The international challenge is completed by the Qatari raider Very Nice Name who belied odds of 66/1 when third behind St Nicholas Abbey in this year's Sheema Classic - form which certainly gives him a sporting each-way chance in this field of eight - and a line through fourth-placed Dunaden suggests he could be quite closely matched with Novellist.
However, Dubai form doesn't always travel too well and, with all his career victories taking place in Qatar against lesser opposition, Very Nice Name remains somewhat difficult to assess.
Of the home team, Ektihaam and Universal have both progressed nicely this season. Ektihaam, unfortunate to slip up on this course in the Hardwicke Stakes at the Royal meeting, had earlier slammed the ill-fated winner of that race Thomas Chippendale over the course and distance in May. He also ran very well against top class Al Kazeem at Sandown in April.
Universal is similarly admirable; Mark Johnston's four-year-old gets better and better and, after finishing third in the Hardwicke, improved again when dominating in Newmarket's Princess Of Wales's Stakes earlier this month.
A potential problem here, though, is that both horses seem best with forcing tactics and it won't help their chances should they engage in an early battle for the lead. And they are both stepping up in class.
Over the years, the King George has always been renowned as a clash of generations and two three-year-olds take on the older horses.

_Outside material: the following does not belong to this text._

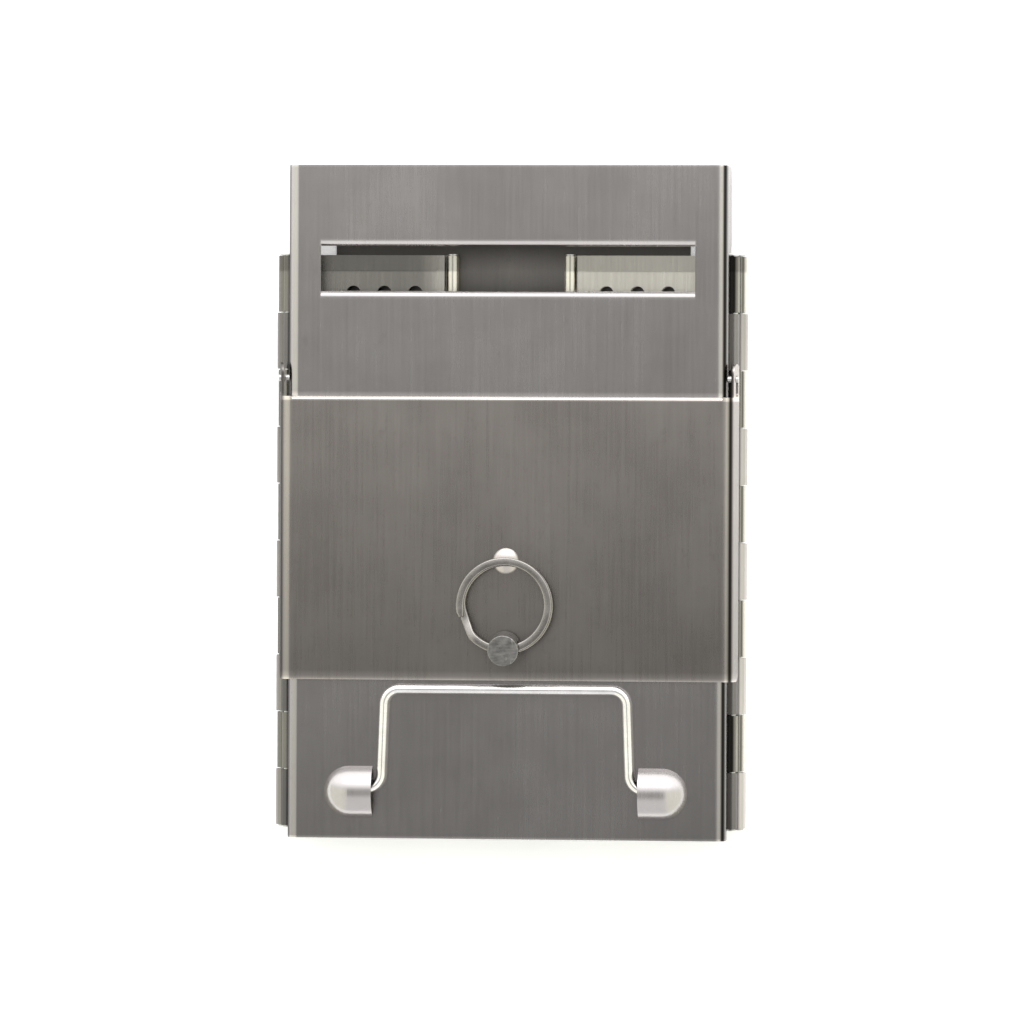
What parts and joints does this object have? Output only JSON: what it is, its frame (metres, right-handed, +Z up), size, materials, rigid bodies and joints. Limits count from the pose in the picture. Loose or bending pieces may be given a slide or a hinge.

Irish Derby winner Trading Leather is reported in very good form by trainer Jim Bolger and certainly looks progressive, but it is difficult to know what to make of the form at The Curragh given that the first two home in the Epsom Derby - Ruler of the World and Libertarian - both ran stinkers. And, overall, this does not look a strong crop of middle-distance three-year-olds.
Meanwhile, it was surprising - and perhaps significant - that Sir Michael Stoute chose to supplement Hillstar for this race despite a taking defeat of Battle Of Marengo (disappointing since) in the King Edward VII Stakes here at the Royal meeting.
The Rothschild-owned son of Danehill Dancer must be highly regarded but needs to have improved hugely after two failures in handicap company earlier in the season.
Finally, the field is completed by that remarkable international campaigner Red Cadeaux.
Ed Dunlop's stable stalwart is up against it but has run three times over an inadequate 10 furlongs this season - he was an excellent staying-on second to Animal Kingdom in the Dubai World Cup in March - and, while well beaten behind Al Kazeem in the Prince Of Wales's Stakes last time, this distance will be much more to his liking.
Earlier, I suspect that CAPE PERON will take plenty of beating despite top weight in the Deloitte Handicap providing rain eases the ground.
Henry Candy's gelding looked a smart performer in the making when scoring at Newbury and Doncaster (on good to soft going) earlier in the season and was just caught out by a faster surface (despite travelling well) when fifth in the Britannia over this course and distance at the Royal meeting.
Given his conditions (and one suspects he may be pulled out if the rain doesn't arrive), he can turn the tables on runner-up Tarikhi and confirm the placings with Machete Mark (sixth) and Fehaydi (seventh).
The weather could also be key to the outcome of the ferociously competitive Betfair International in which LOVING SPIRIT is fancied to run well.
Sixth behind Lightning Cloud in the Buckingham Palace Stakes here at the Royal meeting, James Toller's five-year-old is well weighted with that horse on his course and distance second (on soft ground) to the smart Jack Dexter last October when Compton (below form recently) finished fourth, Redvers fifth and Bertiewhittle sixth.
Although by no means a prolific winner, the booking of talented 5lb claimer Robert Tart for Loving Spirit very much takes the eye and he runs this seven-furlong course very consistently.